Isganaitis E, Venditti S, Matthews TJ, Lerin C, Demerath EW, Fields DA (2019) Am J Clin Nutr. 2019 Apr 4. pii: nqy334. doi: 10.1093/ajcn/nqy334. [Epub ahead of print]
Maternal obesity is a risk factor for childhood obesity; this is a major public health concern given that ∼40% of pregnant women are either overweight or obese. Whether differences in milk composition in lean compared with obese women contribute to childhood obesity is unclear.
We aimed to analyze relationships between maternal obesity and human milk metabolites, infant body composition, and postnatal weight gain.

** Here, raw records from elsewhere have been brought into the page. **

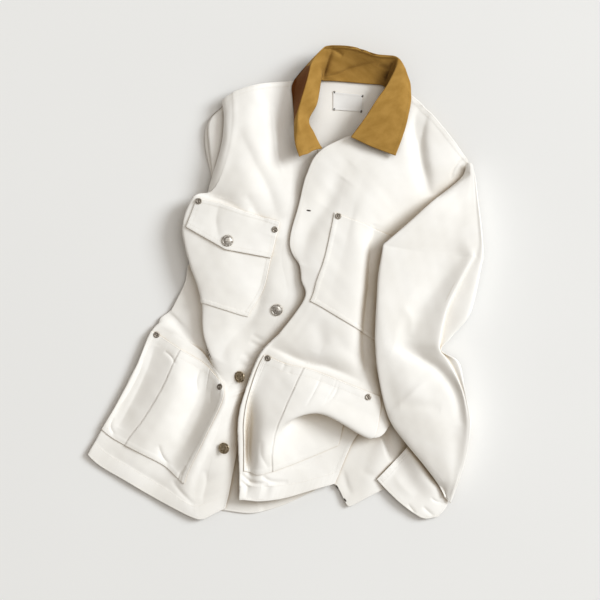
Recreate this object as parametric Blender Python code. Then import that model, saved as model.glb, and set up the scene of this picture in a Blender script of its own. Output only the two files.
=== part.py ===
# A barn jacket of heavy off-white cotton with a tan collar, dropped on its back on a flat surface.
# The wearer's right sleeve is folded under the body, the left one lies over the left front, bent
# at the elbow, with its cuff turned back. Millimetres in the tables, metres in the meshes. +Z is up,
# +Y points to the collar, and the origin is on the surface under the middle of the jacket.
import bpy
import numpy as np

# driving sizes, millimetres
bodyWall = 1.8          # body and sleeve cloth
pocketWall = 1.5        # pocket and flap cloth
collarWall = 3.0        # two layers of collar cloth with their interlining
labelWall = 0.6
sewnGap = 0.5           # between a piece and the panel that carries it
airGap = 1.4            # between layers that only lie on each other
softStep = 1.5          # how gradually a layer rises off the one below
pleatRise = 2.2         # the folded cloth of a pocket's pleat
pocketRise = 4.0        # highest piece sewn on the right front
leftPocketRise = 2.5    # highest piece sewn on the left front
layerSpread = 8.0       # reach of a bump below through the layer above it
heavySpread = 12.0      # the same for the back, which bridges the folded sleeve
buttonRadius = 9.5      # tack button
buttonHeight = 4.0
rivetRadius = 5.0
rivetHeight = 1.8
foldedHeight = 21.0     # the folded right sleeve
foldedLip = 2.2         # thickness of each cloth edge at its side
foldedLipWidth = 5.0
tuckedRows = 4          # rows and columns of the sleeve's edge that its hidden layers stay clear of
tuckedColumns = 2

# Each panel is a table: a row for each section down the garment, a point (x, y, z of the cloth's
# upper face) for each named line that runs through the sections.
frontRightColumns = ("side", "flank", "pocketOut", "middle", "pocketIn", "frontEdge")
frontRightRows = (
    ("shoulder", (-102, 293, 20), (-95, 298, 23), (-79, 307, 27), (-47, 317, 30), (-9, 323, 27),
     (46, 325, 21)),
    ("yoke", (-98, 261, 24), (-92, 261, 28), (-76, 262, 32), (-41, 267, 34), (-7, 274, 31),
     (31, 274, 24)),
    ("neckPoint", (-103, 219, 24), (-97, 219, 29), (-82, 216, 33), (-41, 213, 35), (2, 211, 31),
     (50, 213, 25)),
    ("armhole", (-116, 174, 22), (-111, 173, 28), (-98, 170, 32), (-52, 157, 36), (-4, 149, 33),
     (42, 158, 28)),
    ("underarm", (-124, 149, 14), (-122, 147, 20), (-116, 146, 28), (-63, 131, 35), (-7, 120, 33),
     (38, 123, 28)),
    ("flapTop", (-126, 125, 7), (-134, 131, 17), (-142, 136, 29), (-73, 117, 35), (-9, 96, 33),
     (33, 85, 28)),
    ("flapEdge", (-134, 75, 7), (-145, 83, 16), (-159, 90, 28), (-95, 53, 35), (-23, 40, 33),
     (23, 32, 26)),
    ("pocketMiddle", (-159, 30, 11), (-140, 22, 13), (-148, 30, 30), (-90, 10, 35), (-30, -6, 31),
     (18, -16, 22)),
    ("pocketBottom", (-194, -43, 8), (-126, -42, 10), (-132, -32, 28), (-97, -43, 30), (-60, -54, 25),
     (-2, -64, 18)),
    ("waist", (-206, -59, 7), (-169, -82, 8), (-132, -101, 9), (-122, -91, 22), (-79, -99, 17),
     (-25, -107, 14)),
    ("hip", (-209, -69, 4), (-199, -77, 8), (-158, -106, 9), (-122, -126, 9), (-102, -130, 17),
     (-44, -134, 12)),
    ("lowTop", (-209, -83, 2.6), (-215, -77, 9), (-172, -107, 11), (-130, -138, 10), (-102, -158, 12),
     (-57, -162, 11)),
    ("lowUpper", (-233, -144, 2.6), (-242, -139, 9), (-199, -176, 13), (-150, -194, 13), (-108, -206, 11),
     (-68, -213, 9)),
    ("lowLower", (-262, -197, 2.6), (-271, -194, 9), (-228, -221, 11), (-170, -248, 10), (-132, -254, 9),
     (-74, -270, 8)),
    ("lowBottom", (-286, -238, 2.6), (-295, -235, 8), (-254, -262, 8), (-201, -294, 8), (-162, -322, 9),
     (-92, -328, 8)),
    ("hem", (-306, -280, 2.6), (-318, -275, 7), (-273, -310, 6), (-217, -341, 6), (-161, -373, 7),
     (-97, -362, 6)),
)

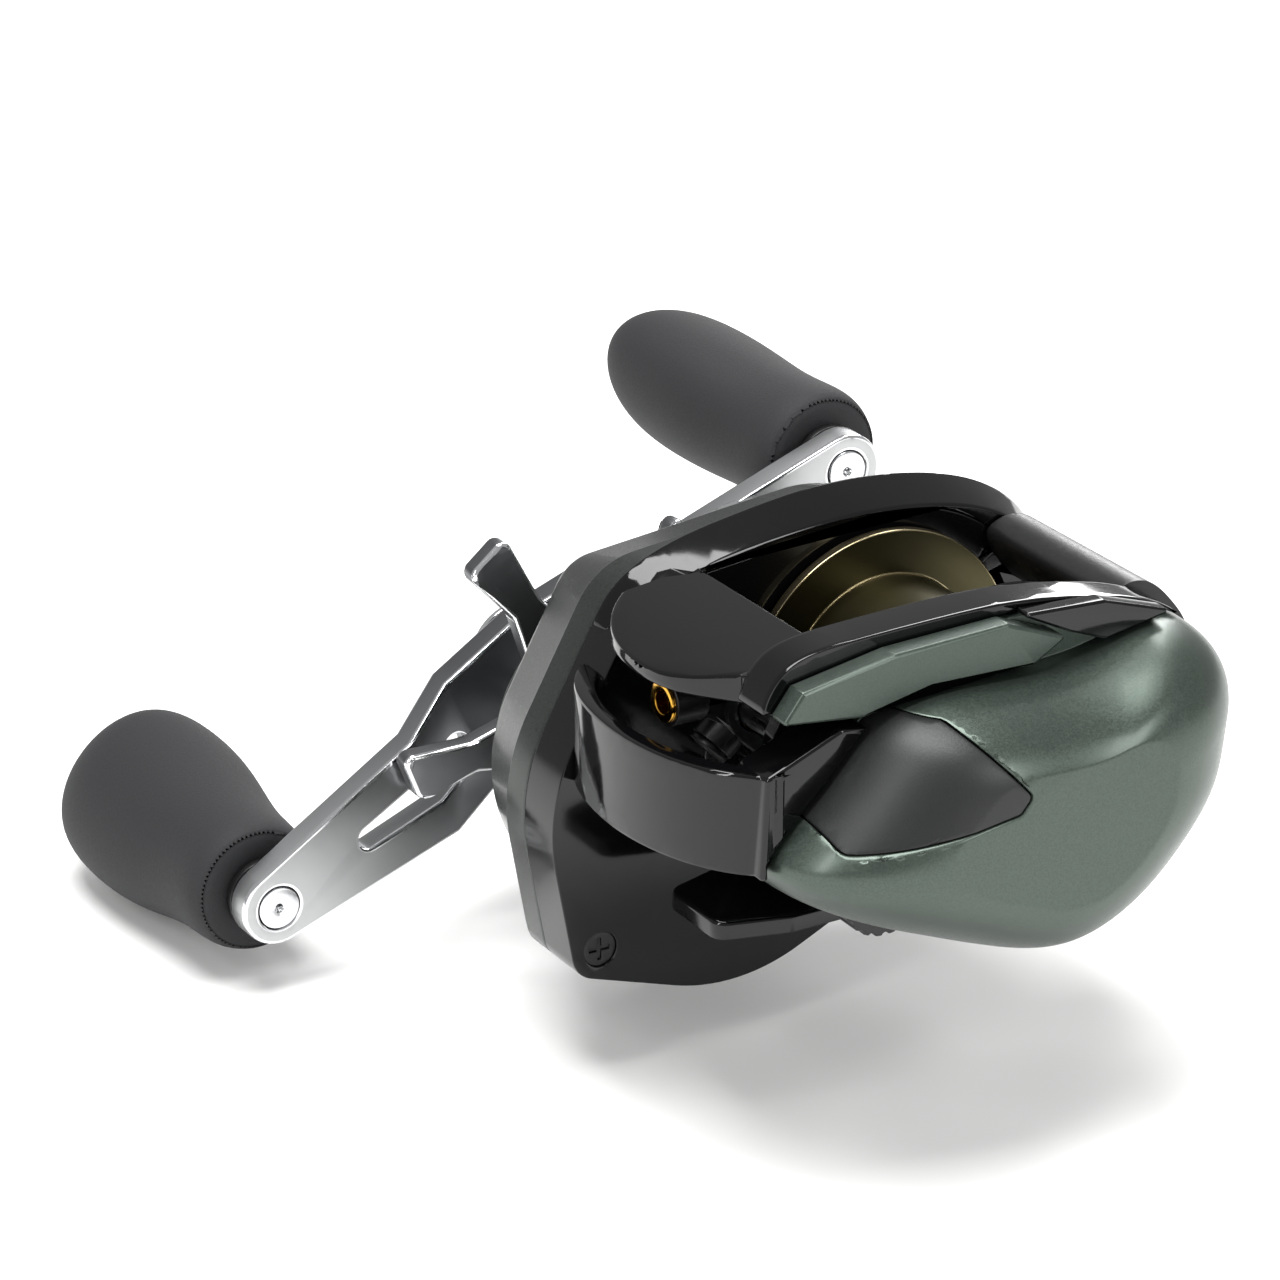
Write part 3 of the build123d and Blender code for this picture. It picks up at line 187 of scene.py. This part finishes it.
def rounded_copy(node, width, finish, body, slot, edge_finish=None):
    """A CAD node with its points merged, its flats made whole and its sharp edges rounded.

    A point that the rounding throws more than STRAY_SHARE of its width off the node's skin
    is put back on the skin, so that no corner grows a spike.
    """
    mesh = bmesh.new()
    mesh.from_mesh(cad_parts[node].data)
    bmesh.ops.remove_doubles(mesh, verts=mesh.verts, dist=SAME_POINT)
    bmesh.ops.dissolve_limit(mesh, angle_limit=FLAT_WITHIN, verts=mesh.verts, edges=mesh.edges)
    for face in mesh.faces:
        face.smooth = True
        face.material_index = 0
    mesh.normal_update()
    skin_of = BVHTree.FromBMesh(mesh)
    paired = [edge for edge in mesh.edges if len(edge.link_faces) == 2]
    sharp = [edge for edge in paired if edge.calc_face_angle(0.0) > EDGE_OVER]
    bmesh.ops.bevel(
        mesh, geom=sharp, offset=width, offset_type="OFFSET", affect="EDGES", segments=2,
        profile=0.5, material=1 if edge_finish else -1, clamp_overlap=False, loop_slide=True,
    )
    for vertex in mesh.verts:
        place, _, _, away = skin_of.find_nearest(vertex.co)
        if away > STRAY_SHARE * width:
            vertex.co = place
    bmesh.ops.triangulate(mesh, faces=[f for f in mesh.faces if len(f.verts) > 4])
    finishes = [finish, edge_finish] if edge_finish else [finish]
    made = link_mesh("shown_" + node, mesh, finishes, body, slot, node)
    made.data.shade_smooth()
    made.data.set_sharp_from_angle(angle=SHADED_SHARP_OVER)
    flats = made.modifiers.new("flats_stay_flat", "WEIGHTED_NORMAL")
    flats.keep_sharp = True
    return made


rounded_copy("frame", 0.2 * MM, lacquer, "frame", "frame_black")

# ------------------------------------------------------------------ top cover and front guard
# Two mouldings in gloss black ABS, over and in front of the casting. Fine swirls in the
# polish blur the reflections a little and a slow ripple bends them.
cover_paint, tree, shader = new_material(
    "piano_black_abs", Base_Color=linear("070708"), Roughness=0.07, Specular_IOR_Level=0.40
)
where = add(tree, "ShaderNodeTexCoord").outputs["Object"]
swirl = add(tree, "ShaderNodeTexNoise", Vector=where, Scale=2500.0, Detail=4.0)
tone = add(tree, "ShaderNodeMapRange", i0=swirl.outputs[0], i3=0.05, i4=0.10)
tree.links.new(tone.outputs[0], shader.inputs["Roughness"])
ripple = add(tree, "ShaderNodeTexNoise", Vector=where, Scale=260.0, Detail=1.0)
skin = add(tree, "ShaderNodeBump", Strength=0.04, Distance=0.0002, Height=ripple.outputs[0])
tree.links.new(skin.outputs[0], shader.inputs["Normal"])
rounded_copy("top_cover", 0.3 * MM, cover_paint, "frame", "cover_black")
rounded_copy("front_guard", 0.45 * MM, cover_paint, "frame", "cover_black")

# ------------------------------------------------------------------ level wind
# A slotted steel tube round the worm and a thinner rod carry the line guide. Both are
# centreless ground, so fine rings run round them and the light draws long bright lines.
ground, tree, shader = new_material(
    "ground_steel", Base_Color=linear("b9bbbd"), Metallic=1.0, Roughness=0.18
)
where = add(tree, "ShaderNodeTexCoord").outputs["Object"]
stretched = add(tree, "ShaderNodeMapping", Vector=where, Scale=(9000.0, 500.0, 500.0))
rings = add(tree, "ShaderNodeTexNoise", Vector=stretched.outputs[0], Scale=1.0, Detail=3.0)
tone = add(tree, "ShaderNodeMapRange", i0=rings.outputs[0], i3=0.12, i4=0.26)
tree.links.new(tone.outputs[0], shader.inputs["Roughness"])
ROD_EDGE = 0.08 * MM
rounded_copy("guide_tube", ROD_EDGE, ground, "frame", "bearing_steel")
rounded_copy("worm_shaft", ROD_EDGE, ground, "worm", "steel")
rounded_copy("guide_rod", ROD_EDGE, ground, "frame", "steel")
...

This was a prospective study in which mothers intending to breastfeed exclusively, and their newborn infants, were enrolled at delivery (n = 35 mother-infant pairs). We excluded mothers with diabetes, other medical conditions, or pregnancy complications. Participants were grouped by maternal prepregnancy BMI <25 (lean) or ≥25 kg/m2 (overweight/obese). We analyzed infant body composition by dual-energy X-ray absorptiometry and used untargeted liquid chromatography-gas chromatography-mass spectrometry to measure the milk content of 275 metabolites at 1 and 6 mo postpartum.
At 1 mo postpartum, 10 metabolites differed between overweight/obese and lean groups with nominal P < 0.05, but none was altered with a false discovery rate <0.25. Many differentially abundant metabolites belonged to the same chemical class; e.g., 4/10 metabolites were nucleotide derivatives, and 3/10 were human milk oligosaccharides. Milk adenine correlated positively with both continuously distributed maternal BMI and with infant adiposity and fat accrual. Analysis of milk composition at 6 mo postpartum revealed 20 differentially abundant metabolites (P < 0.05) in overweight/obese compared with lean women, including 6 metabolites with a false discovery rate of <0.25. At both 1 and 6 mo, human milk abundance of 1,5-anhydroglucitol, which has not previously been described in milk, was positively associated with maternal BMI.
Maternal obesity is associated with changes in the human milk metabolome. While only a subset of metabolites correlated with both maternal and infant weight, these point to potential milk-dependent mechanisms for mother-child transmission of obesity.